On Saturday 12th October, pro-Catalan independence protests were held in London, Glasgow, Cambridge and Manchester and more held yesterday across the country.
“All people who believe in democracy, who want to defend human rights can come, doesn’t matter if they are English, Russian or Chinese, it doesn’t matter,” enthuses Estibaliz.
“But Catalan people are solidarity people. To be independent doesn’t mean leaving Spain to die. I would like to make it clear that Catalonia is fighting against fascism, not against the Spanish people,” states Estibaliz.
“We want to help people like us. We want to open our doors as always. It’s not about closing Catalonia to the rest of the world. We want to be free.
“I think that for all our history, the Spanish have always been fighting and persecuting the Catalan people.
“They want to be in control all the time in everything.

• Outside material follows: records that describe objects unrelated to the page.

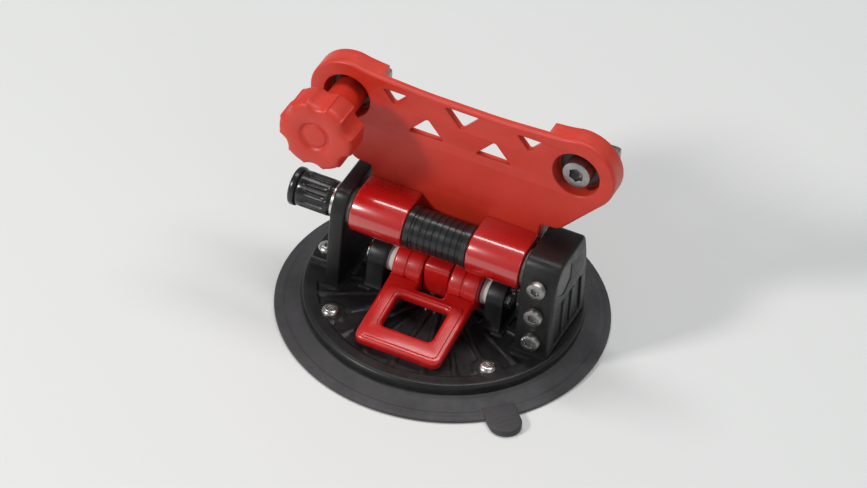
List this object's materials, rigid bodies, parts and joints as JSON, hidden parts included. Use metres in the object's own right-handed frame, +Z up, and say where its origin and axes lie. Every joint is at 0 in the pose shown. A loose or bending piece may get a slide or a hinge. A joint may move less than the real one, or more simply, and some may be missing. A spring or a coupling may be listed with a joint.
{
  "type": "vacuum suction cup",
  "caption": "Lever-operated vacuum suction cup with a round rubber pad, hinged on a barrel to a red truss bracket that a star knob clamps to a slotted rail.",
  "frame": {"origin": "centre of the round sealing face, on the plane the rubber lip rests on", "axes": "+X along the hinge barrel and the rail, +Y from the lever side to the rail side, +Z up out of the surface that the cup holds"},
  "size_m": [0.15, 0.15, 0.115],
  "materials": {
    "rubber": "matt moulded rubber",
    "black_plastic": "fine-grained moulded black",
    "red_moulding": "satin orange-red moulding",
    "red_gloss": "glossy deep red",
    "bright_steel": "zinc-plated steel",
    "brass": "turned brass",
    "bearing_plastic": "natural bearing plastic"
  },
  "bodies": {
    "cup": {"rubber_pad": "rubber", "pad_retaining_ring": "bright_steel", "base_plate": "black_plastic", "plate_screws": "bright_steel", "left_cheek": "black_plastic", "right_cheek": "black_plastic", "foot_screws": "bright_steel", "shaft_lock_screw": "bright_steel", "cheek_front_screws": "bright_steel", "stud_guide_bush": "brass", "lever_axle": "bright_steel", "axle_clip": "bright_steel", "axle_spacers": "bearing_plastic", "hinge_shaft": "bright_steel", "centre_band": "black_plastic", "friction_washers": "bearing_plastic"},
    "lift_core": {"pad_insert": "bright_steel", "lift_stud": "bright_steel", "lift_yoke": "red_gloss"},
    "lever": {"vacuum_lever": "red_gloss", "lever_eccentric": "bright_steel"},
    "bracket": {"bracket_plate": "red_moulding", "left_hinge_sleeve": "red_gloss", "right_hinge_sleeve": "red_gloss", "sleeve_bushes": "bearing_plastic", "sleeve_screws": "bright_steel", "knob_washer": "bright_steel", "rail_screw_washer": "bright_steel", "rail_screw": "bright_steel", "right_slot_nut": "bright_steel"},
    "knob": {"clamp_knob": "red_moulding", "knob_stud": "bright_steel"},
    "slot_nut": {"left_slot_nut": "bright_steel"},
    "tilt_washer": {"tilt_washer": "bright_steel"},
    "tilt_nut": {"tilt_nut": "black_plastic", "tilt_nut_insert": "brass", "tilt_nut_cap": "black_plastic"}
  },
  "joints": [
    {"name": "lever_swing", "type": "hinge", "parent": "cup", "child": "lever", "pos_m": [0, -0.004, 0.023], "axis": [-1, 0, 0], "range_deg": [0, 50]},
    {"name": "pad_lift", "type": "slide", "parent": "cup", "child": "lift_core", "axis": [0, 0, 1], "range_m": [-0.00186, 0], "deforming": ["rubber_pad"]},
    {"name": "bracket_tilt", "type": "hinge", "parent": "cup", "child": "bracket", "pos_m": [0, -0.008, 0.048], "axis": [1, 0, 0], "range_deg": [-8, 8]},
    {"name": "knob_turn", "type": "hinge", "parent": "bracket", "child": "knob", "pos_m": [-0.0545, 0, 0.097], "axis": [0, -1, 0], "range_deg": [0, 360]},
    {"name": "slot_nut_travel", "type": "slide", "parent": "bracket", "child": "slot_nut", "axis": [0, 1, 0], "range_m": [0, 0.00125]},
    {"name": "tilt_nut_travel", "type": "slide", "parent": "cup", "child": "tilt_washer", "axis": [-1, 0, 0], "range_m": [0, 0.000624]},
    {"name": "tilt_nut_turn", "type": "hinge", "parent": "tilt_washer", "child": "tilt_nut", "pos_m": [0, -0.008, 0.048], "axis": [-1, 0, 0], "range_deg": [0, 180]}
  ],
  "couplings": [
    {"joint": "lever_swing", "follows": "pad_lift", "rad_per_m": -469.3},
    {"joint": "knob_turn", "follows": "slot_nut_travel", "rad_per_m": 5026.5},
    {"joint": "tilt_nut_turn", "follows": "tilt_nut_travel", "rad_per_m": 5026.5}
  ]
}
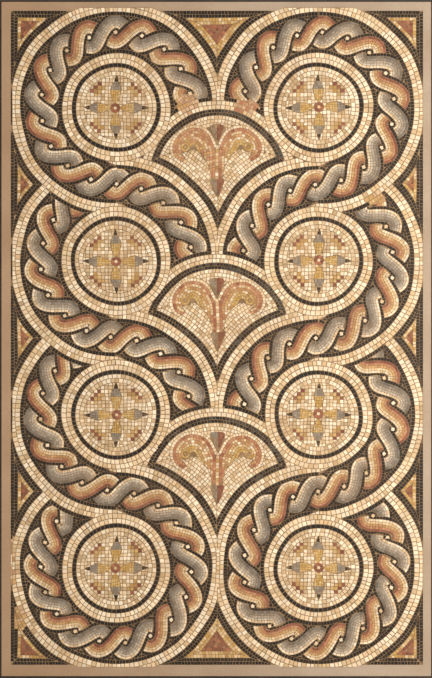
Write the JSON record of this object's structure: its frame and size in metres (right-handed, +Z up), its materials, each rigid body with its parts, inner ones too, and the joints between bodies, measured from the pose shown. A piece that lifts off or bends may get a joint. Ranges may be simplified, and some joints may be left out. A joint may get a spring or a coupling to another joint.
{
  "type": "mosaic panel",
  "caption": "Upright rectangular stone mosaic panel in a mortar slab with a thin steel edge, of medallions ringed by flowing guilloche, made to hang flat on a wall.",
  "frame": {"origin": "centre of the flat back face, where the panel meets the wall", "axes": "+Z up along the long side, +X to the viewer's right, +Y into the wall, so the mosaic faces -Y"},
  "size_m": [1.084, 0.048, 1.696],
  "materials": {
    "mortar": "matte",
    "steel": "satin",
    "limestone": "matte",
    "basalt": "matte",
    "strand_stones": "matte",
    "fan_stones": "matte",
    "ochre_stones": "matte"
  },
  "bodies": {
    "root": {"mortar_bed": "mortar", "edge_bar_top": "steel", "edge_bar_bottom": "steel", "edge_bar_left": "steel", "edge_bar_right": "steel", "medallion_ground_left_1": "limestone", "medallion_ring_left_1": "basalt", "medallion_ground_left_2": "limestone", "medallion_ring_left_2": "basalt", "medallion_ground_left_3": "limestone", "medallion_ring_left_3": "basalt", "medallion_ground_left_4": "limestone", "medallion_ring_left_4": "basalt", "medallion_ground_right_1": "limestone", "medallion_ring_right_1": "basalt", "medallion_ground_right_2": "limestone", "medallion_ring_right_2": "basalt", "medallion_ground_right_3": "limestone", "medallion_ring_right_3": "basalt", "medallion_ground_right_4": "limestone", "medallion_ring_right_4": "basalt", "white_fillets": "limestone", "guilloche_left_1": "strand_stones", "guilloche_left_2": "strand_stones", "guilloche_left_3": "strand_stones", "guilloche_right_1": "strand_stones", "guilloche_right_2": "strand_stones", "guilloche_right_3": "strand_stones", "fan_field_1": "fan_stones", "fan_frame_1": "basalt", "fan_field_2": "fan_stones", "fan_frame_2": "basalt", "fan_field_3": "fan_stones", "fan_frame_3": "basalt", "triangle_surround_left_top": "basalt", "triangle_left_top": "ochre_stones", "triangle_surround_left_side_1": "basalt", "triangle_left_side_1": "ochre_stones", "triangle_surround_left_side_2": "basalt", "triangle_left_side_2": "ochre_stones", "triangle_surround_left_side_3": "basalt", "triangle_left_side_3": "ochre_stones", "triangle_surround_left_bottom": "basalt", "triangle_left_bottom": "ochre_stones", "triangle_surround_right_top": "basalt", "triangle_right_top": "ochre_stones", "triangle_surround_right_side_1": "basalt", "triangle_right_side_1": "ochre_stones", "triangle_surround_right_side_2": "basalt", "triangle_right_side_2": "ochre_stones", "triangle_surround_right_side_3": "basalt", "triangle_right_side_3": "ochre_stones", "triangle_surround_right_bottom": "basalt", "triangle_right_bottom": "ochre_stones", "triangle_surround_middle_top": "basalt", "triangle_middle_top": "ochre_stones", "triangle_surround_middle_bottom": "basalt", "triangle_middle_bottom": "ochre_stones"}
  },
  "joints": []
}
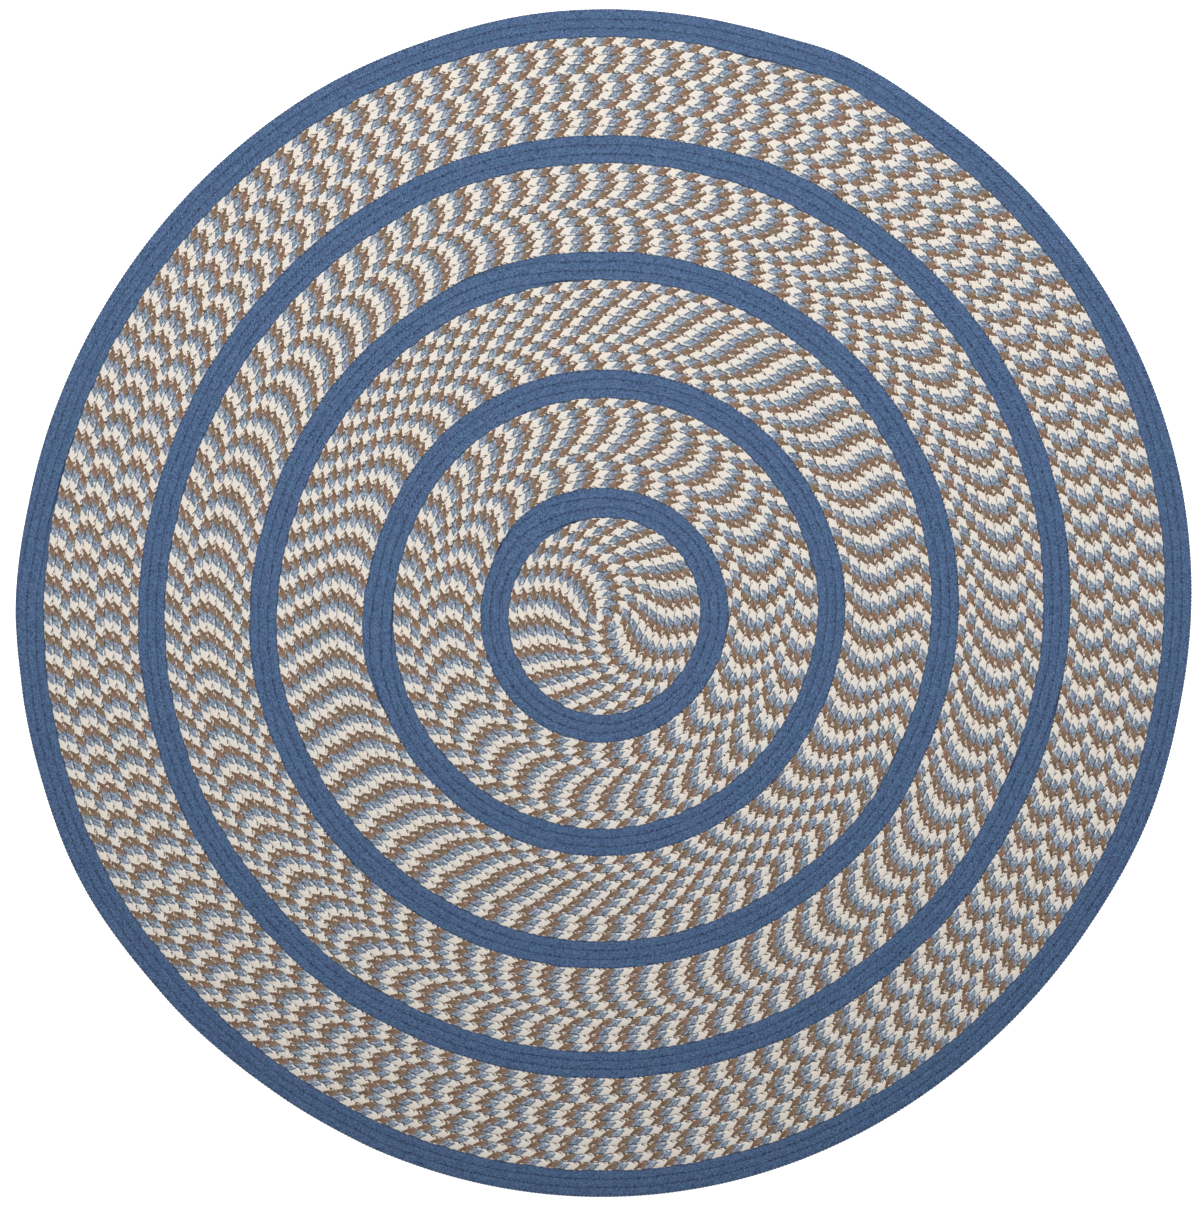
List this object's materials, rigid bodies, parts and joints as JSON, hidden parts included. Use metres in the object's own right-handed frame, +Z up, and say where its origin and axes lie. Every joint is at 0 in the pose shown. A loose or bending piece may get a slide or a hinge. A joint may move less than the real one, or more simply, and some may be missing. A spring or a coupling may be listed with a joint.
{
  "type": "round braided rug",
  "caption": "Round rug of flat braid wound outwards in a spiral, with plain blue rings between bands of mixed ivory, pale blue and brown braid.",
  "frame": {"origin": "on the underside, at the middle of the box around the rug's outline", "axes": "+Z up, +X to the right and +Y to the top of the rug as seen from above"},
  "size_m": [1.828, 1.8424, 0.01],
  "materials": {
    "mixed_braid": "matt wool braid of three strands: ivory, pale blue melange and brown",
    "blue_braid": "matt wool braid in mid blue, with a fine herringbone of yarns"
  },
  "bodies": {
    "root": {"centre_mixed": "mixed_braid", "ring1_blue": "blue_braid", "band1_mixed": "mixed_braid", "ring2_blue": "blue_braid", "band2_mixed": "mixed_braid", "ring3_blue": "blue_braid", "band3_mixed": "mixed_braid", "ring4_blue": "blue_braid", "band4_mixed": "mixed_braid", "border_blue": "blue_braid"}
  },
  "joints": []
}
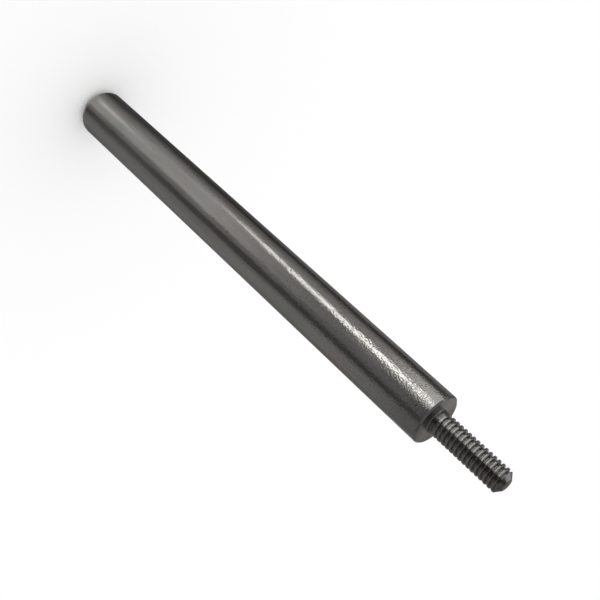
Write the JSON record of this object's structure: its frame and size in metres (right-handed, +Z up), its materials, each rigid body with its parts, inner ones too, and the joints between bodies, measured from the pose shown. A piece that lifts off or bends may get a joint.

“For me, it’s persecution. It’s discrimination.”
“You can’t understand the violence of the police these days without understanding the ethnic hatred element. Because you see those images of the police, and it’s so violent that we say it’s not the police, it’s ethnic hatred,” explains Josep.
“Maybe only in non-civilised countries you would see that.
“There was a picture today from the China Daily that was comparing the police in Hong Kong with the Police in Spain, saying we are more constrained than the Spanish police.”
The recent sentencing appears not to have deterred the Catalans from fighting for their freedom.
“When you keep all your anger from two years ago then maybe the moment to explode is right now,” claims Estibaliz.
“Mobilisation all the time is the only thing we can do. Non-stop. We can’t go back now. The only way to solve the problem is continue fighting until we get independence.”